Seeing thousands of people living in dire, inhumane conditions in camps; seeing the segregation, the apartheid that has been established in Sittwe; seeing thousands risk their lives at sea to escape these deplorable and unbearable conditions – this is not a basis for a stable, peaceful future for my country.

We have 1000s of disturbing pictures and videos, Myanmar’s generals and Rakhine extremists’ crimes against Rohingya. Since 2012, 100s of reports have been released by several organizations throughout the World but Myanmar government still keeps Rohingya in the concentration camps and ghetto-like villages, deprives basic human rights, and attempts to annihilate name and history of Rohingya.

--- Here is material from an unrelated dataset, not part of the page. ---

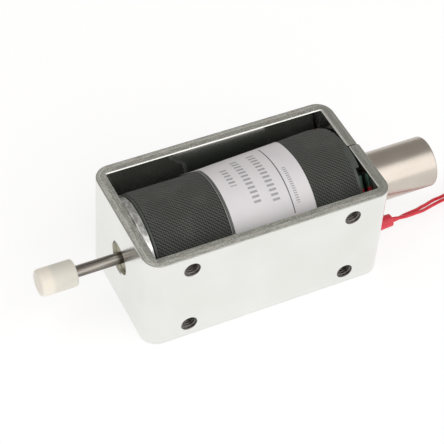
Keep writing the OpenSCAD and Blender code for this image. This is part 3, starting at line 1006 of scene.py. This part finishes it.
@dataclass
class Coil:
    """Flux disc, bobbin, winding, cloth tape and label. Sizes in millimetres."""

    x_disc: float = -30.0
    disc_bore: float = 6.8
    x_bobbin: float = -28.2
    x_end: float = 29.5
    flange_r: float = 14.7
    near_flange: float = 1.0
    x_web: float = 27.4
    x_channel: float = 28.45
    channel_r: float = 9.6
    boss: tuple[float, float] = (54.0, 115.0)
    bore_r: float = 7.21
    tube_r: float = 8.31
    tape_r: float = 14.75
    tape_in_r: float = 13.5
    label_r: float = 14.8
    label_x: tuple[float, float] = (-7.95, 15.15)

    def disc(self) -> bpy.types.Object:
        """The flux disc, a ring with softened edges."""
        near, far, rim = self.x_disc, self.x_bobbin, self.flange_r
        corners = [(near, self.disc_bore), (near, rim), (far, rim), (far, self.disc_bore)]
        return turned_piece("flux_disc_ring", round_corners(corners, [0.1, 0.22, 0.1, 0.1], 3), 160)

    def bobbin(self) -> bpy.types.Object:
        """The bobbin, whose end face is set back everywhere but on its raised part.

        The end face's place is x_end on the raised part and inside channel_r, and x_channel
        elsewhere.
        """
        a0, a1 = np.radians(self.boss)
        angle = np.concatenate([
            np.linspace(a0, a1, 40), np.linspace(a1, a0 + 2 * np.pi, 140)
        ])
        raised = np.concatenate([np.ones(40, bool), np.zeros(140, bool)])
        face = np.where(raised, self.x_end, self.x_channel)[:, None]
        soft = 0.12
        left, rim = self.x_bobbin, self.flange_r
        near = left + self.near_flange
        x = [left, left, left + 0.26, left + 0.28, left + 0.28 + soft, near - soft, near,
             near, self.x_web, self.x_web, self.x_web + soft]
        r = [self.bore_r, rim - 0.7, rim - 0.7, rim - soft, rim, rim, rim - soft,
             self.tube_r, self.tube_r, rim - soft, rim]
        x = np.concatenate([
            np.broadcast_to(np.array(x)[None], (angle.size, len(x))), face - soft, face, face,
            np.full((angle.size, 2), self.x_end),
        ], 1)
        r = np.concatenate([r, [rim, rim - soft, self.channel_r, self.channel_r, self.bore_r]])[None]
        return wound_piece("bobbin_moulding", x, np.broadcast_to(r, x.shape), angle[:, None])

    def tape(self) -> bpy.types.Object:
        """The wrap of cloth tape, slightly uneven, with the step of its outer end underneath.

        The outer radius is tape_r - 0.02 + 0.012 n(x, a) + 0.045 s(a) + splice_bulge(x, a),
        where n is a sum of slow sines and s falls from 1 to 0 over the turn that starts at the
        tape's end. It is up to 0.05 lower within 0.4 of either edge. Its far edge
        lies over the far flange at the back, where it is frayed, and stops short of it elsewhere.
        """
        x0, x1 = self.x_bobbin + self.near_flange + 0.05, self.x_web - 0.05
        a = np.linspace(0, 2 * np.pi, 360, endpoint=False)[:, None]
        deg = np.degrees(a)
        over = np.clip((deg + 20) / 25, 0, 1) * np.clip((98 - deg) / 16, 0, 1)
        fray = 0.1 * np.sin(7.3 * deg) + 0.06 * np.sin(2.9 * deg + 1) + 0.05 * np.sin(0.7 * deg)
        last = x1 + 0.06 + over * (1.78 + fray)
        x = x0 + (last - x0) * np.linspace(0, 1, 130)[None, :]
        slow = np.sin(0.31 * x + 3 * a) + 0.6 * np.sin(0.83 * x - 5 * a + 1.3) + 0.5 * np.sin(1.9 * x + 8 * a)
        turn = np.mod(a + 1.2, 2 * np.pi) / (2 * np.pi)
        r = self.tape_r - 0.02 + 0.012 * slow + 0.045 * (1 - turn)
        ends = np.clip(np.minimum(x - x0, last - x) / 0.4, 0, 1)
        r = r - 0.05 * (1 - ends) ** 2 + splice_bulge(x, a)
        lap = self.flange_r + 0.005 + splice_bulge(last, a) * 0.8
        deep = np.full((a.size, 2), self.tape_in_r)
        x = np.concatenate([x, last, np.broadcast_to([x1 + 0.03, x1, x0], (a.size, 3))], 1)
        r = np.concatenate([r, lap, lap, deep], 1)
        return wound_piece("cloth_wrap", x, r, a)

    def paper(self) -> bpy.types.Object:
        """The label, whose loose end stands off a little at the back and runs askew.

        Its near edge is at -7.95 mm, moved by -3.4 s towards the back, where s is the smooth
        step of the angle from 50 down to 40 degrees, and falls back to 0 from 38 to 28 degrees.
        """
        a = np.linspace(0, 2 * np.pi, 220, endpoint=False)[:, None]
        deg = np.degrees(a)
        t = np.clip((50 - deg) / 10, 0, 1)
        s = t * t * (3 - 2 * t) * np.clip((deg - 28) / 10, 0, 1)
        left = self.label_x[0] - LABEL_FLARE * s
        right = self.label_x[1]
        share = np.linspace(0, 1, 40)[None, :]
        x = left + (right - left) * share
        lift = 0.22 * s * (1 - share) ** 3
        bulge = splice_bulge(x, a)
        top = self.label_r + 0.08 + lift + bulge
        low = self.label_r + lift + bulge
        x = np.concatenate([x, x[:, ::-1]], 1)
        r = np.concatenate([top, low[:, ::-1]], 1)
        return wound_piece("label_band", x, r, a)

    def build(self) -> None:
        """Builds and dresses the coil."""
        dress(self.disc(), Finish.DISC, HOUSING, "flux_disc")
        dress(self.bobbin(), Finish.NYLON, HOUSING, "bobbin")
        tape = self.tape()
        add_uv(tape, self.tape_r)
        dress(tape, Finish.CLOTH, HOUSING, "cloth_tape")
        paper = self.paper()
        add_uv(paper, self.label_r)
        dress(paper, Finish.PAPER, HOUSING, "label")
        for node, finish in (("winding", Finish.COPPER), ("guide_tube", Finish.BRASS)):
            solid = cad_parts[node]
            solid.data.materials.clear()
            solid.data.materials.append(finish.material())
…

Whatever name one applies to these heinous acts—crimes against humanity, genocide, mass atrocities—they seem to be the hardest crimes to deal with. China is a state party to the 1951 UN Refugee Convention and its 1967 Protocol, and the Convention against Torture and Other Cruel, Inhuman or Degrading Treatment or Punishment, should end urge Myanmar Generals to end crimes against Rohingya rather than supporting them for the advantages of Golden Gas in Arakan.

Universal jurisdiction was included in the 1973 United Nations Convention that declared Apartheid in South Africa to be a “crime against humanity”. As Samatha Power chronicled in her study of Genocide,” A Problem from Hell”, United States, as a party to the treaty, to take action to prevent ethnic cleansing in Arakan; State’s policy to annihilate Rohingya and should punish those who committed crimes against humanity in Myanmar. Myanmar generals will never stop persecution and annihilation of Rohingya unless the international community takes action against them.